Achieving for Children was created by Richmond and Kingston borough councils to provide their children’s services, as well as other revenue-generating services. The Leap Ahead team also delivers the local authorities’ statutory obligations towards childminders, including support for childminders with safeguarding issues. Although the same team delivers both local authority and agency services, Ms Morton stresses the two aspects are kept apart.
The agency offers full registration at £300 per year, and pay-as-you-go, which allows independent childminders to buy into aspects of the agency’s provision, such as training (workshops start at £25). ‘Most people think the costs are very fair because the training package that comes with full membership is the equivalent of £180,’ says Ms Morton. ‘They can see the value of it, and of having someone available on the phone at all times.’
Leap Ahead will quality-assess and grade its childminders annually. ‘We have decided to go for a grading system using the same labels as Ofsted because it helps parents,’ says Ms Morton.
The next step is to start promoting the agency to parents. ‘There wasn’t any point when we only had one childminder signed up, but now we can start,’ says Ms Morton. ‘We will aim to be impartial, but offer parents advice on what to look for, what their needs are and point them in the right direction.’
INSPECTION AND RATING
• Childminder agencies will be judged as ether ‘effective’ or ‘ineffective’ when they are inspected by Ofsted.

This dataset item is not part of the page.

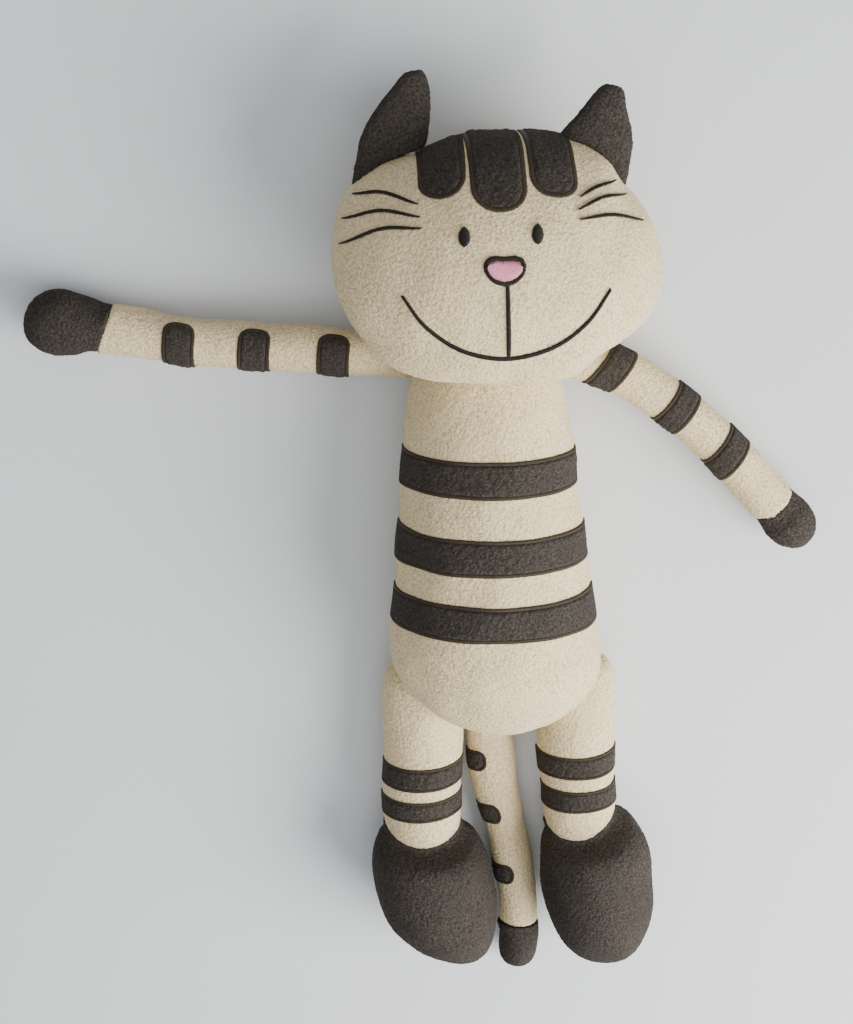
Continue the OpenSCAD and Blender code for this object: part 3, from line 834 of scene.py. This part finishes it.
def satin(name, centres, normals, half_width, thick, rise, slant, seed, closed):
    """Satin stitch: short threads side by side across a line, each a small arched tube.
    half_width may be one number or one for each point."""
    n = len(centres)
    if closed:
        ahead = np.roll(centres, -1, axis=0) - np.roll(centres, 1, axis=0)
    else:
        ahead = np.gradient(centres, axis=0)
    ahead /= np.linalg.norm(ahead, axis=1)[:, None] + 1e-12
    side = np.cross(normals, ahead)
    side /= np.linalg.norm(side, axis=1)[:, None] + 1e-12
    rng = np.random.default_rng(seed)
    half = np.broadcast_to(half_width, (n,)) * (1 + rng.uniform(-0.07, 0.07, n))
    rows, sides = 6, 5
    t = np.linspace(-1, 1, rows)
    arch = np.sqrt(np.clip(1 - t ** 4, 0, 1))
    lean = slant * thick * rng.uniform(0.8, 1.2, n)
    spine = (centres[:, None, :] + side[:, None, :] * (t[None, :] * half[:, None])[..., None]
             + ahead[:, None, :] * (t[None, :] * lean[:, None])[..., None]
             + normals[:, None, :] * (rise * (arch[None, :] - 0.35))[..., None])
    ring = np.arange(sides) * 2 * math.pi / sides
    r = thick * (0.55 + 0.45 * arch)
    tube = (spine[:, :, None, :]
            + ahead[:, None, None, :] * (np.cos(ring)[None, None, :] * r[None, :, None])[..., None]
            + normals[:, None, None, :] * (np.sin(ring)[None, None, :] * r[None, :, None] * 0.8)[..., None])
    verts = tube.reshape(-1, 3)
    base = np.arange(n) * rows * sides
    k, m = np.meshgrid(np.arange(rows - 1), np.arange(sides), indexing="ij")
    a = k * sides + m
    b = k * sides + (m + 1) % sides
    quads = np.stack([a, b, b + sides, a + sides], axis=-1).reshape(-1, 4)
    faces = [tuple(f) for f in (quads[None] + base[:, None, None]).reshape(-1, 4)]
    for s in base:
        faces.append(tuple(int(s) + sides - 1 - m for m in range(sides)))
        faces.append(tuple(int(s) + (rows - 1) * sides + m for m in range(sides)))
    return make_object(name, verts, faces)


def on_skin(place, pts, lift):
    """The points' places on a skin, raised by lift, and the normals there."""
    hits = [place.at(*p) for p in pts]
    points = np.array([h[0] for h in hits])
    normals = np.array([h[1] for h in hits])
    return points + normals * lift, normals


def pillow(name, place, to_place, half_long, half_wide, r0, r1, high, step, seed, fade):
    """A padded terry patch that lies on a skin, its edge turned down to the cloth.
    It thins towards its ends by fade."""
    turn_down = 1.7    # mm over which the edge turns down
    relief = 0.00022    # the terry's
    rows = max(6, int(2 * half_long / step))
    cols = max(6, int(2 * half_wide / step))
    verts, lifts = [], []
    if rows < 60:    # a short patch gets more rows in its round ends
        along = -half_long * np.cos(np.linspace(0, math.pi, rows + 1))
    else:
        along = np.linspace(-half_long, half_long, rows + 1)
    for s in along * 0.998:    # the end rows keep a little width
        r = r0 if s < 0 else r1
        past = max(0.0, abs(s) - (half_long - r))
        w = half_wide - r + math.sqrt(max(r * r - past * past, 0.0))
        for t in np.linspace(-1, 1, cols + 1):
            verts.append((s, t * w))
            edge = min(half_long - abs(s) + 0.02, (1 - abs(t)) * w)
            e = min(edge / turn_down, 1)
            thin = 1 - fade * float(smoothstep(0.65, 1, abs(s) / half_long))
            lifts.append(math.sqrt(1 - (1 - e) ** 2) * thin)
    base, normals = on_skin(place, [to_place(s, t) for s, t in verts], 0)
    lifts = np.array(lifts)
    rng = np.random.default_rng(seed)
    rough = np.clip(rng.normal(size=len(base)) * 0.5, -1, 1.3) * relief * np.clip(lifts * 1.5, 0.2, 1)
    waves = slow_waves(base, seed, 0.0022) * 0.00008
    top = base + normals * (lifts * high + rough + waves - 0.0001)[:, None]
    under = base - normals * (0.0004 + 0.0008 * lifts)[:, None]
    count, w = len(base), cols + 1
    faces = []
    for i in range(rows):
        for j in range(cols):
            a = i * w + j
            faces.append((a, a + 1, a + w + 1, a + w))
            faces.append((count + a, count + a + w, count + a + w + 1, count + a + 1))
    rim = (list(range(cols)) + [i * w + cols for i in range(rows)]
           + [rows * w + cols - j for j in range(cols)] + [(rows - i) * w for i in range(rows)])
    for a, b in zip(rim, rim[1:] + rim[:1]):
        faces.append((b, a, count + a, count + b))
    return make_object(name, np.concatenate([top, under]), faces)


def joined(name, objs):
    """Several objects as one, their meshes one after the other."""
    verts, faces = [], []
    for o in objs:
        start = len(verts)
        verts += [tuple(v.co) for v in o.data.vertices]
        faces += [tuple(start + i for i in p.vertices) for p in o.data.polygons]
        bpy.data.objects.remove(o)
    return make_object(name, verts, faces)


THREAD = 0.00026    # half the thickness of a stitch


def applique(name, place, to_place, half_long, half_wide, r0, r1, seed, border=1.5, high=0.0012, fade=0.5):
    """A terry pillow and its satin border. Returns both."""
    inset, middle = border * 0.75, border / 2
    cloth = pillow(name + "_p", place, to_place, half_long - inset, half_wide - inset,
                   max(r0 - inset, 0.6), max(r1 - inset, 0.6), high, step=0.62, seed=seed, fade=fade)
    line = outline(half_long - middle, half_wide - middle,
                   max(r0 - middle, 0.5), max(r1 - middle, 0.5), step=0.42)
    pts, normals = on_skin(place, [to_place(*p) for p in line], lift=0.00028)
    edge = satin(name + "_b", pts, normals, middle * 1.1 * MM, THREAD, rise=0.0003, slant=0.9,
                 seed=seed + 1, closed=True)
    return cloth, edge


def parts_of(node):
    """The separate solids of a CAD node, each as its points."""
    bm = bmesh.new()
    bm.from_mesh(frame["nodes"][node].data)
    bmesh.ops.remove_doubles(bm, verts=bm.verts, dist=SAME_POINT)
    parts = [np.array([v.co for v in part], float) for part in islands(bm)]
    bm.free()
    return parts


def extent(place, pts):
    """Where points lie along a limb: the middle and the half length, in mm."""
    s = (pts - place.origin) @ place.way / MM
    return (s.max() + s.min()) / 2, (s.max() - s.min()) / 2


def finish_applique(pairs, name, node, attach):
    """Joins the patches and borders that stand for one CAD node, and attaches them with attach(obj)."""
    cloth, edge = pairs[0] if len(pairs) == 1 else [joined(name, objs) for objs in zip(*pairs)]
    cloth.name, edge.name = name, name + "_edge"
    dressed(cloth, DARK)
    dressed(edge, BORDER)
    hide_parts(node)
    attach(cloth)
    attach(edge)


def rider(body):
    return lambda o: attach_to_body(o, body)


DEGREE = math.pi / 180

# below, k is the mm round a limb for each degree of angle, from the limb's radius in mm

# chest bands
body_place = Round("torso", (0, 0, 0), (0, 1, 0))
for i, level in enumerate(("upper", "middle", "lower")):
    node = f"chest_band_{level}"
    mid, _ = extent(body_place, node_points(node))
    low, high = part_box(node)
    k = (high.x - low.x) / 2 / MM * DEGREE
    pair = applique(node, body_place, lambda p, q: (mid + q, 90 + p / k),
                    half_long=93 * k, half_wide=7.2, r0=1.2, r1=1.2, seed=200 + i)
    finish_applique([pair], f"{level}_chest_band", node, rider("torso"))

# arm patches, from angle a0 to a1 round the arm, with corner radii r0 and r1 there
for side, a0, a1, r0, r1, half in (("left", -8, 145, 3.5, 5.2, 6.4), ("right", -12, 196, 2.2, 1.5, 5.7)):
    place = Round(f"arm_{side}", joint_at(f"shoulder_{side}_swing"), LIMB[f"arm_{side}"])
    node = f"arm_{side}_patches"
    k = 10.2 * DEGREE
    a_mid, a_half = (a0 + a1) / 2, (a1 - a0) / 2
    pairs = []
    for i, mid in enumerate(sorted(extent(place, part)[0] for part in parts_of(node))):
        pairs.append(applique(f"{node}_{i}", place, lambda p, q: (mid + q, a_mid + p / k),
                              a_half * k, half, r0, r1, seed=300 + 10 * i, high=0.0011))
    finish_applique(pairs, f"{side}_arm_patches", node, rider(f"arm_{side}"))

# leg bands, which sag towards the feet in front, by slant more at one side
for side, slant in (("left", -1.05), ("right", 0.1)):
    place = Round(f"leg_{side}", joint_at(f"hip_{side}_lift"), LIMB[f"leg_{side}"])
    k = 15.8 * DEGREE

    def sagging(p, q):
        a = 90 + p / k
        sag = -1.4 + 2.45 * math.sin(a * DEGREE) + slant * math.cos(a * DEGREE)
        return mid + q + sag, a

    for i, level in enumerate(("upper", "lower")):
        node = f"leg_{side}_band_{level}"
        mid, half = extent(place, node_points(node))
        pair = applique(node, place, sagging, half_long=94 * k, half_wide=half, r0=1.0, r1=1.0,
                        seed=400 + i, border=1.2, high=0.0009)
        finish_applique([pair], f"{side}_leg_{level}_band", node,
                        lambda o: blend_at(o))

# tail spots, the first further round the tail
place = Round("tail", joint_at("tail_swing"), unit(middle_of("tail_tip_cover") - joint_at("tail_swing")))
k = 9.4 * DEGREE
pairs = []
for i, mid in enumerate(sorted(extent(place, part)[0] for part in parts_of("tail_spots"))):
    turn = 168 if i == 0 else 154
    pairs.append(applique(f"spot_{i}", place, lambda p, q: (mid + q, turn + p / k),
                          half_long=62 * k, half_wide=4.6, r0=4, r1=2,
                          seed=500 + i, border=1.1, high=0.0009))
finish_applique(pairs, "tail_spot_patches", "tail_spots", rider("tail"))

# forehead patches, running over the crown from angle a0: x, half width, a0 and how far the patch leans
crown = Crown("head", 110, 40)
k = 43 * DEGREE
CROWN_END = 108
for i, (name, x, wide, a0, lean) in enumerate((("left", -21.2, 8.7, 32, 0.9), ("middle", -1.4, 10.3, 23, 2.2),
                                               ("right", 18.7, 8.9, 32, 2.2))):
    a_mid, half = (a0 + CROWN_END) / 2, (CROWN_END - a0) / 2 * k
    pair = applique(f"brow_{name}", crown, lambda p, q: (x + q - lean * p / half, a_mid + p / k),
                    half, wide, r0=wide - 0.2, r1=6, seed=600 + 10 * i, border=2.0, high=0.0013, fade=0.3)
    finish_applique([pair], f"{name}_forehead_patch", f"forehead_patch_{name}", rider("head"))


# ---------------------------------------------------------------- face

face = Front("head")


def embroidered(name, node, lines, width, seed, taper=0.0, closed=False):
    """Black stitched lines on the face, width mm wide and thinner towards their ends by taper."""
    objs = []
    for i, pts in enumerate(lines):
        line = resampled(pts, step=0.4)
        if closed:
            line = line[:-1]
        at, normals = on_skin(face, line, lift=0.0004)
        t = np.linspace(-1, 1, len(at))
        half = width / 2 * MM * (1 - taper * np.abs(t) ** 3)
        objs.append(satin(f"{name}_{i}", at, normals, half, THREAD, rise=0.00055, slant=1.6,
                          seed=seed + i, closed=closed))
    obj = joined(name, objs)
    dressed(obj, BLACK)
    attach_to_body(obj, "head")
    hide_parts(node)


def filled(name, node, centre, edges, count, upright, finish, seed, rise):
    """A shape on the face filled with satin stitch. edges gives its two edges at t from -1 to 1 along it."""
    low, high, run = edges(np.linspace(-0.985, 0.985, count))
    across = (low + high) / 2
    x, y = (across, run) if upright else (run, across)
    at, normals = on_skin(face, np.stack([centre[0] + x, centre[1] + y], axis=1), lift=0.0005)
    obj = satin(name, at, normals, (high - low) / 2 * MM, thick=0.00028, rise=rise, slant=0.0,
                seed=seed, closed=False)
    dressed(obj, finish)
    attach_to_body(obj, "head")
    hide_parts(node)


MOUTH = smooth_line([(-35, 96), (-26, 84.5), (-13, 76), (3, 73), (19, 76.5), (32, 85.5), (41, 98)])
LIP = smooth_line([(3.2, 101.5), (3.7, 88), (4.1, 74)])
WHISKERS = {"left": (((-53.2, 130), (-42, 131.6), (-29.5, 128.6)),
                     ((-57.2, 121.3), (-43, 125.6), (-28.5, 124.3)),
                     ((-58.2, 112), (-43, 119.4), (-28, 120.5))),
            "right": (((29.7, 131.2), (36.5, 134.2), (43.7, 135.2)),
                      ((28.9, 126.9), (39, 130.6), (47.9, 129.8)),
                      ((29.5, 123.6), (42, 124.2), (54.2, 120.4)))}
embroidered("mouth_stitching", "mouth_thread", [MOUTH], width=1.9, seed=700, taper=0.35)
embroidered("lip_stitching", "philtrum_thread", [LIP], width=1.8, seed=710, taper=0.2)
for side, seed in (("left", 720), ("right", 730)):
    embroidered(f"{side}_whisker_stitching", f"whiskers_{side}", [smooth_line(w) for w in WHISKERS[side]],
                width=1.5, seed=seed, taper=0.6)

NOSE = (2.25, 106.7)
NOSE_SHAPE = smooth_line([(6.2, 0.8), (5.6, 2.6), (3.4, 3.6), (0, 3.4), (-3.5, 3.6), (-5.7, 2.6), (-6.2, 0.6),
                          (-5.1, -1.8), (-3, -3.7), (0.2, -4.5), (3.1, -3.6), (5.3, -1.6), (6.2, 0.8)])


def nose_edges(t):
    """The nose's lower and upper edge, and the place across it, at t."""
    turn = NOSE_SHAPE[:, 0].argmin()
    upper, lower = NOSE_SHAPE[turn::-1], NOSE_SHAPE[turn:]
    x = t * 6.15
    return np.interp(x, *lower.T), np.interp(x, *upper.T), x


def eye_edges(t):
    """An upright oval's left and right edge, and the place up it, at t."""
    half = 2.3 * np.sqrt(1 - t ** 2)
    return -half, half, 3.4 * t


filled("nose_satin", "nose_pad", NOSE, nose_edges, count=34, upright=False, finish=PINK,
       seed=740, rise=0.0011)
embroidered("nose_border_stitching", "nose_outline", [NOSE_SHAPE * 1.12 + np.array(NOSE)],
            width=1.9, seed=750, closed=True)
for side, eye in (("left", (-12.5, 118)), ("right", (14, 119))):
    filled(f"{side}_eye_stitching", f"eye_{side}", eye, eye_edges, count=17, upright=True, finish=BLACK,
           seed=760, rise=0.0008)

# the seam closed by hand in the middle of the back
mid, half = extent(body_place, node_points("closing_seam_thread"))
BACK = 270    # the angle round the body
pts, normals = on_skin(body_place, [(mid + half * v, BACK) for v in np.linspace(-0.95, 0.95, 6)],
                       lift=0.0001)
stitches = satin("closing_seam_stitches", pts, normals, half_width=0.0021, thick=0.0004, rise=0.0005,
                 slant=2.0, seed=770, closed=False)
dressed(stitches, SEWING)
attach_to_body(stitches, "torso")
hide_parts("closing_seam_thread")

• An agency will be inspected six to nine months after it registers its first childminder.
• Inspectors will visit around 10 per cent of childminders on the agency’s books to confirm the accuracy of the agency’s quality assessments.
• An agency’s rating will be based on the effectiveness of leadership and management, the quality of its services and its impact on the quality of the education and care provided by its childminders.
• Agencies must carry out two quality assurance visits in an early years childminder’s first year of registration, followed by a minimum of one per year.
• Agencies can choose to rate or grade childminders, but this is not a requirement.